Grade-A Office                                                                                                         
Hong Kong Island
 
Grade-A office leasing transactions during the month were mostly dominated by cost-saving and downsizing deals. Rental levels in the CBD, such as Central and Admiralty, continued to contract amid the COVID-19 pandemic, so landlords in prime locations were more willing to offer rental discount to tenants.
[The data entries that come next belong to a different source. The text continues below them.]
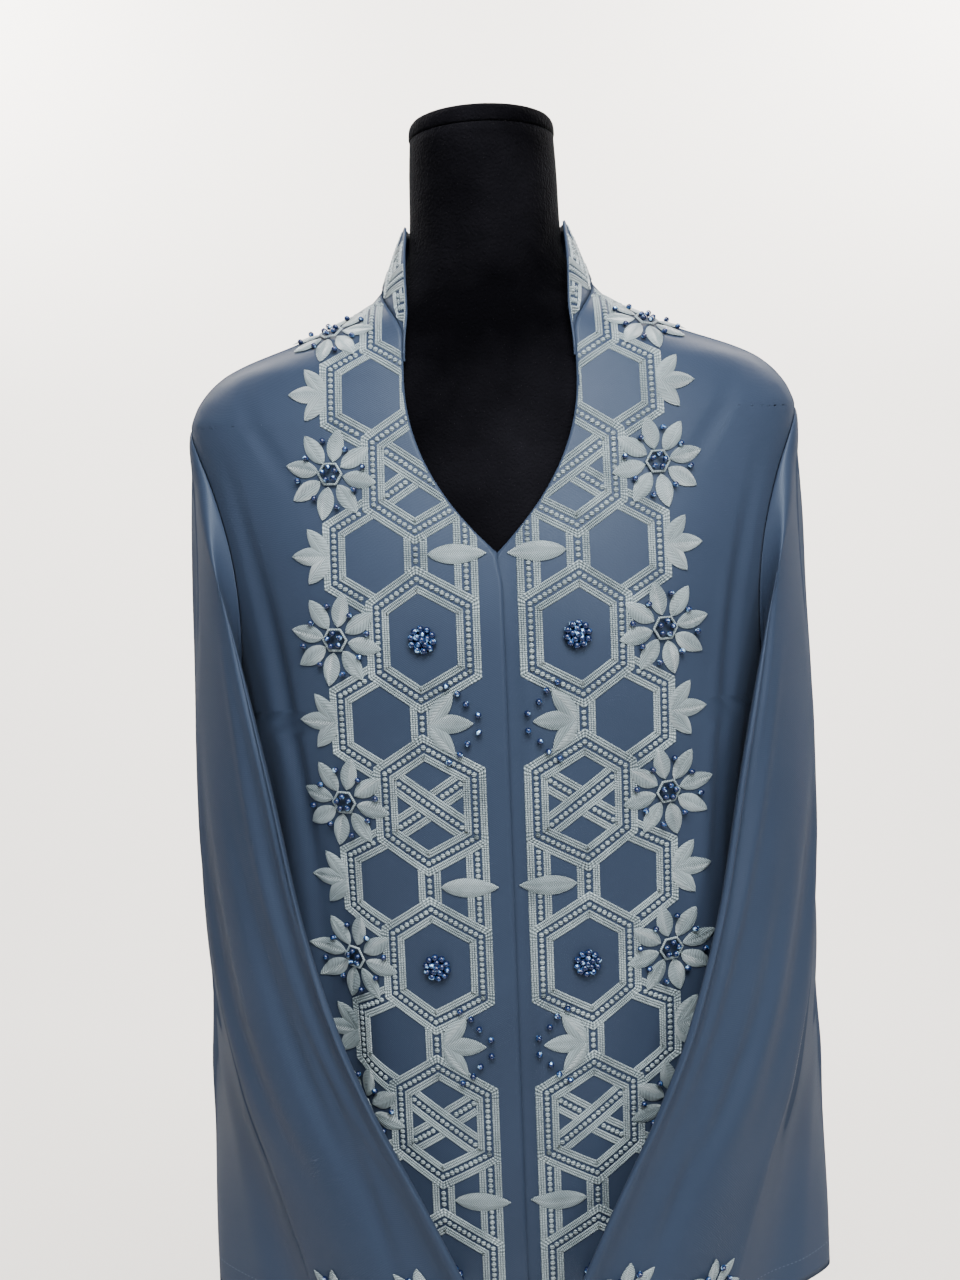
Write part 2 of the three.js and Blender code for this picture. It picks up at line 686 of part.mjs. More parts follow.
// The pole stands on the base and holds up the socket under the torso
function makeStand() {
  const torsoBottom = torsoSections[0].height;
  const base = turned([
    [0, 0], [baseRadius, 0], [baseRadius, baseThickness - baseBevel],
    [baseRadius - baseBevel, baseThickness], [0, baseThickness],
  ], poleSides * 2);
  const socketBottom = torsoBottom - seamGap - socketLength;
  const socket = turned([
    [0, socketBottom], [socketRadius - socketBevel, socketBottom],
    [socketRadius, socketBottom + socketBevel],
    [socketRadius, torsoBottom - seamGap], [0, torsoBottom - seamGap],
  ], poleSides);
  const poleBottom = baseThickness + seamGap;
  const poleTop = socketBottom - seamGap;
  const pole = turned([
    [0, poleBottom], [poleFootRadius, poleBottom], [poleFootRadius, poleBottom + poleFootHeight],
    [poleRadius, poleBottom + poleFootHeight + poleFootSlope], [poleRadius, poleTop], [0, poleTop],
  ], poleSides);
  return [
    named('stand_base', base, metalMaterial()),
    named('stand_pole', pole, metalMaterial()),
    named('stand_socket', socket, metalMaterial()),
  ];
}

const model = new THREE.Group();
model.add(...makeFronts(), makeBack(), ...makeSleeves(), makeCollar(), ...makeForm(), ...makeStand());

// The origin lies under the middle of the whole model, on the floor
const extent = new THREE.Box3().setFromObject(model);
const middle = extent.getCenter(new THREE.Vector3());
model.position.set(-middle.x, -middle.y, -extent.min.z);
model.updateMatrixWorld(true);

export default model;
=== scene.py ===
"""Looks of a full-length open abaya with embroidered fronts, hung on a velvet-covered form.

Lengths in the tables are millimetres in the garment's own frame, +Z up. The wearer's front faces
-Y and the wearer's left is +X. Meshes are made in metres.
"""

import math

import bpy
import numpy as np
from mathutils import Matrix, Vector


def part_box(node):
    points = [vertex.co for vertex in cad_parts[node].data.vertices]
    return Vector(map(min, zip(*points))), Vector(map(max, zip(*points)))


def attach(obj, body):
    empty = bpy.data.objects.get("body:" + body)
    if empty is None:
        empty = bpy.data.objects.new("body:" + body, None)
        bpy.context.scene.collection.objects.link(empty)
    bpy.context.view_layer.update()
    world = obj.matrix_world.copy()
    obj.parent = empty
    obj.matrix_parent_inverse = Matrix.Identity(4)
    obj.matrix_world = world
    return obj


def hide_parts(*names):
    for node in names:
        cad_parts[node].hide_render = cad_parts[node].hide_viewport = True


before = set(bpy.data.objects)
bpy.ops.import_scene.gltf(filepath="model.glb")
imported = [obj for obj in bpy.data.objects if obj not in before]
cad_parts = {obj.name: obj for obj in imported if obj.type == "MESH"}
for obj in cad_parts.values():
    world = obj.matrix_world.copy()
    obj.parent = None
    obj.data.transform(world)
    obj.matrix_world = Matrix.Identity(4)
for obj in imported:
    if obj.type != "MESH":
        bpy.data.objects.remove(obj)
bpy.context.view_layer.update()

MM = 0.001
base_low, base_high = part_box("stand_base")
SHIFT = np.array([(base_low[0] + base_high[0]) / 2, (base_low[1] + base_high[1]) / 2, 0.0])

# Cloth
WALL = 1.2
SEAM_GAP = 0.06
SLEEVE_SEAT = 0.4
COLLAR_SEAT = 0.4
UNDERLAP = 20
OVERLAP = 3
UNDERLAP_STEP = 2.8
UNDERLAP_MARGIN = 5
UNDERLAP_RAMP = 10
UNDERLAP_START = 24
LAYER_CLEARANCE = 9
HEM_HEIGHT = 60
UNDERARM_HEIGHT = 1185
SHOULDER_TIP_HEIGHT = 1400
NECK_POINT_HEIGHT = 1496
BACK_NECK_HEIGHT = 1489
NECK_STRAIGHT_HEIGHT = 1430
NECK_FLARE_HEIGHT = 1455
V_POINT_HEIGHT = 1307
NECK_HALF = 60
NECK_POINT_HALF = 78
NECK_CURVE = 2.2
ARMHOLE_BULGE_FRONT = 25
ARMHOLE_BULGE_BACK = 22
ARMHOLE_MIDDLE = (SHOULDER_TIP_HEIGHT + UNDERARM_HEIGHT) / 2
ARMHOLE_REACH = (SHOULDER_TIP_HEIGHT - UNDERARM_HEIGHT) / 2
ARMHOLE_BLEND = 70
ARMHOLE_ROWS = 12
V_ROW = 8
SKIRT_ROWS = 20
ROW_STEPS = 6
SKIPPED_ROWS = 3
LAST_INNER_DROP = 27
FRONT_ROW_POWER = 1.7
BACK_ROW_POWER = 1.5
FRONT_COLUMNS = 84
BACK_NECK_COLUMNS = 20
BACK_SHOULDER_COLUMNS = 48
SLEEVE_RINGS = 125
SLEEVE_RING_POWER = 1.15
SLEEVE_STEPS = 144
CREASE_POWER = 0.6
HALVINGS = 40
TINY = 1e-6
MIRROR = np.array([-1, 1, 1])

# Steps of the small differences that give a surface's normal, in degrees and mm
BODY_TURN_STEP = 0.5
BODY_RISE_STEP = 1
SLEEVE_TURN_STEP = 1
SLEEVE_DOWN_STEP = 2

# Collar
COLLAR_WALL = 1.5
COLLAR_TOP_HEIGHT = 1539
COLLAR_BACK_RISE = 3
COLLAR_TOP_HALF = 60
COLLAR_TOP_BACK = 61
COLLAR_FRONT_RISE = 6
COLLAR_RISE_SHARE = 0.42
COLLAR_FRONT_ROW = 4
COLLAR_RIBS = 70
COLLAR_ROWS = 10


def table(columns, rows):
    """A table with named columns, as arrays."""
    return dict(zip(columns, np.array(rows, float).T))


# Outer surface of the body of the garment: half width, and depth of front and back
BODY = table(("height", "half", "front", "back"), [
    (60, 272, 184, 185),
    (200, 258, 178, 176),
    (400, 238, 170, 162),
    (600, 219, 162, 148),
    (800, 203, 152, 134),
    (900, 198, 147, 126),
    (1000, 197, 142, 121),
    (1100, 198, 138, 119),
    (1185, 203, 136, 121),
    (1240, 207, 133, 122),
    (1300, 214, 122, 120),
    (1350, 222, 107, 115),
    (1400, 229, 91, 106),
    (1412, 225, 87, 103),
    (1425, 216, 83, 99),
    (1437, 202, 80, 95),
    (1445, 186, 77, 92),
    (1459, 146, 73, 85),
    (1475, 106, 70, 75),
    (1486, 88, 67, 69),
    (1496, 78, 65, 64),
])

# Large upright folds: degrees from the front centre, half spread, depth, heights of start and full
BODY_FOLDS = table(("place", "spread", "depth", "starts", "full"), [
    (-38, 9, -9, 1180, 880),
    (-52, 11, 6, 1240, 900),
    (-16, 12, -7, 900, 300),
    (-72, 12, -12, 760, 200),
    (27, 11, -8, 960, 320),
    (46, 11, 6, 1280, 900),
    (62, 10, -9, 900, 300),
    (80, 11, 12, 760, 120),
    (104, 13, -13, 1080, 300),
    (128, 13, 12, 1180, 200),
    (151, 12, -11, 1240, 360),
    (174, 12, 9, 1080, 240),
    (-162, 12, -10, 1200, 420),
    (-137, 13, 13, 1120, 200),
    (-110, 13, -12, 1140, 300),
    (-88, 11, 11, 700, 140),
])

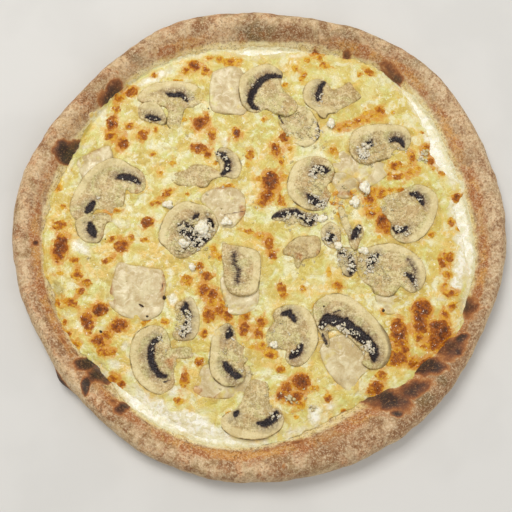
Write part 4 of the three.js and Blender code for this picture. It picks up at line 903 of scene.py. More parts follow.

Banking industry continued to review their real estate needs amid COVID-19. Under the flexible work arrangements, more banks and corporates will cut their existing permanent office space, and rely even more heavily on flexible workspace. As a result, demand for flexible and agile workspace will increase.
 
Kowloon
Office leasing momentum in Kowloon remained weak in January. Average monthly rents for Grade-A offices continued to shrink, reaching about HK$20 per sq ft. Leasing activity was concentrated mainly in Kowloon East, with leasing demand primarily from the manufacturing and electronics sectors. The sluggish leasing market has prompted landlords to further soften their attitude, resulted in rent reductions for most lease renewals. 
With weak business sentiment, tenants will continue to take a wait-and-see approach in the coming months. We expect the subdued leasing momentum to linger in February, given the quiet market following the typical Chinese New Year pattern. 
 
Residential
 
Purchase sentiment in the residential market rose, as the fourth wave of the COVID-19 outbreak slightly abated. During the month, a number of new projects were massively oversubscribed, showing strong purchase sentiment in the residential market moving into 2021. 
 
The latest official statistics show that overall residential prices remained largely stable in December 2020, sliding merely 0.4% MoM. After experiencing mild up-and-down adjustments over the year, the overall price stayed flat to conclude the year 2020.
 
In January, the positive wealth effect amid the stock market rally stimulated buyers’ purchase sentiment, leading to more enquiries and unit viewings from potential buyers, most of them end-users. However, buyers remained cautious about making offers, given the economic uncertainty and poor labour market conditions.  
 
Given the mass-vaccination programme set to be launched after Chinese New Year, we are optimistic about the market outlook, particularly the primary market, with developers’ accelerating the launch of new projects and offering attractive incentives to attract buyers.
 
Retail
 
Hong Kong’s retail market witnessed the worst performance in a decade, as the COVID-19 pandemic dampened consumer sentiment and kept tourists away.
 
Among all types of retail categories, luxury goods were impacted the most, with sales value plunging over 50% YoY in 2020, owing to the absence of inbound tourism.
 
Looking ahead, the business environment for the brick-and-mortar retail market will remain challenging in the coming months. As the government’s employment support scheme has ended, more shops and restaurants are expected to have difficulty keeping their businesses afloat. We expect retail sales to remain weak in the short term, with another wave of store closures inevitably looming. We expect the vacancy rate to continue to set new highs in Q1 this year.